Clashes took place throughout the afternoon. In total, 300 people were arrested across France, including 66 in Paris. There, police claimed that 4,000 people demonstrated.

Several marches were planned—one cleared with the police between the Champs-Élysées and Bastille Square, another from Nation Square to Bastille Square, and finally “a march in solidarity with yellow vests from faraway territories,” going from the Overseas Territory Ministry to Facebook’s Paris headquarters.

For the first time since the beginning of the protests, the “yellow vests” called for meetings on Republic Square to continue the protests with a “yellow night.” Police broke up the event, firing volleys of tear gas.

Earlier that afternoon, Jérôme Rodrigues, an associate of “yellow vest” spokesman Éric Drouet who had called one of the protests, was seriously wounded in the eye when a police grenade exploded less than five meters from where he was standing. He was carried away for an emergency operation.

In Paris, the WSWS spoke to Quyn, a waitress protesting “for social, tax and economic justice in our country, because Macron is favoring the rich, not the poor, the retirees, the handicapped.” She added, “We are demanding Macron’s resignation.”

Quyn praised the development of international opposition to social inequality and authoritarianism: “This movement is developing across the world—for example, in Burkina Faso there are the red vests; in Belgium, Germany and Canada, sort of everywhere. I think this movement will continue in various forms. It motivates everyone to wake up and struggle against the dictatorships of the major powers that control our epoch. I hope that everyone across the world will wake up.”

On the Oxfam report pointing to rising social inequality around the world, Quyn said: “It is scandalous that small minorities own a majority of the wealth.
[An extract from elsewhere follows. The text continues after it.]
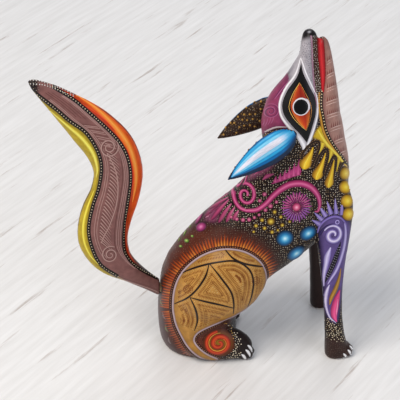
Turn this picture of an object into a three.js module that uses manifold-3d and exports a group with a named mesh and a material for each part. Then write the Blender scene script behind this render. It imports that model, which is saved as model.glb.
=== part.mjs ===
// A carved and painted wooden coyote that sits and howls, about 150 mm tall.
// The trunk, head, legs and feet are one carved block. The tail and the two ears are carved
// apart, and each is held by a peg that pushes into a socket in the block.
// Millimetres, +Z up, +X the way the animal faces, +Y its left side.
import * as THREE from "three";
import { mergeVertices } from "three/addons/utils/BufferGeometryUtils.js";
import Module from "manifold-3d";

const wasm = await Module();
wasm.setup();

// Driving dimensions. The side outline is drawn at drawnHeight and drawnWidth, and is scaled
// from there to the height and the trunk width that are wanted.
const height = 151; // floor to the tip of the nose
const trunkWidth = 36; // across the trunk at the hips, without the thighs
const drawnHeight = 151;
const drawnWidth = 36;
const hipWidth = 46; // across both thighs
const thighBulge = 12; // how far a thigh's middle is from its outside
const legSpread = 36; // between the middles of the front paws
const footSpread = 28; // between the middles of the hind feet
const footLead = 1.8; // how far the right hind foot stands ahead of the left one
const tailThick = 12; // side to side, at the thickest
const earLong = 33;
const earBroad = 13.2;
const earThick = 5.4;
const earDish = 1.1; // depth of the hollow in the outer face
const tailPeg = { broad: 4.2, thick: 3.2, inBlock: 12, inPiece: 9 };
const earPeg = { broad: 3.0, thick: 2.2, inBlock: 7, inPiece: 3.4 };
const pegSlack = 0.1; // round a peg in its socket in the block, and at the socket's end
const glueLine = 0.05; // round a peg where it is glued into the tail or the ear
const seatGap = 0.3; // between a seated tail or ear and the block
const mouthGap = 0.9; // between the jaws
const mouthDeep = 7; // from the tips of the jaws to the bottom of the open mouth

const tall = height / drawnHeight;
const stout = trunkWidth / drawnWidth;
const acrossY = new THREE.Vector3(0, 1, 0);

const paint = (color, roughness = 0.35) =>
  new THREE.MeshStandardMaterial({ color, roughness, metalness: 0 });
const darkPaint = paint(0x2a1b18);
const mauvePaint = paint(0x8c5f5c);
const bluePaint = paint(0x2f8fc4);
const bareWood = paint(0xc9a877, 0.8);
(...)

The economic, social and tax system must make all these CEOs pay where they live, to share the wealth and spread it to workers so they can have a decent salary to live on.”

She stressed that she supported “all the movements against the enslavement of the people, all those who are rising up like the yellow vests against free market capitalism and the oligarchy of the transnational corporations.” She continued: “We need to rise up now…for everyone to be aware that we have enough energy to produce enough to give people a different life. We have all that, but because the governments and the leaders hide what we have, we do not have enough to live, but in fact everything belongs to the people, to all the peoples. It is up to them to win this struggle.”

WSWS reporters also interviewed Rudis, who had traveled from Limoges and works in industrial maintenance: “We want a better distribution of wealth,” he said, “very simply that something be distributed to those who need it. It would be good to change the entire world. Those who are here are nurses, retirees, everyone basically.”

On the “great national debate,” Rudis was unambiguously hostile: “It’s just talk. We aren’t free to go there, we can’t say what we want… Anyway, it’s been many years that it has all just been talk.”

Rudis called for unifying workers of all countries in struggle against the European Union and austerity. “That would be a good idea,” he said, “a way of rebuilding Europe along lines we have chosen, between the European populations, the European and even world population. If we can, this would be ideal because it’s not just us. Africa and everyone are suffering. We are in a country that one can say doesn’t have so much to complain about, but it would be good for everyone to be able to stand proudly, stop the plundering of Africa and all of that.”

On the role of the unions and their positions on the “yellow vests,” Rudis said: “The unions are disguised politicians. They make agreements just for their own interests. I work in a factory with 50 workers but two unions. And they don’t give a shit about us. The union bureaucrats can sit pretty in the factories.”

The WSWS also spoke to Stéphane, who called for the setting up of “citizen-initiated referendums, which will allow the French people to decide on certain questions, propose or abrogate laws hostile to the interests of the people, or even recall an elected official if he acts against the interests of the people.” He continued: “There are different popular assemblies in various areas of France that are interesting, where people are debating, learning or politically being awakened, because we have been held out of politics for a long time.”

Stéphane stressed that workers will get nothing from the “great national debate” offered by Macron: “Mr. Macron’s national debate does not concern the ‘yellow vests.’ It’s a national debate to promote himself. The European elections are coming soon. It is PR.”

Stéphane told the WSWS that he opposes the attempts to put together a “yellow vest” electoral list for the European elections: “Now we’ve seen that there are some ‘yellow vests’ trying to get together to advance an electoral list for the European elections. The vast majority of the ‘yellow vests’ is totally against that… We are not partisan, because the ‘yellow vests’ are a movement representing the people.”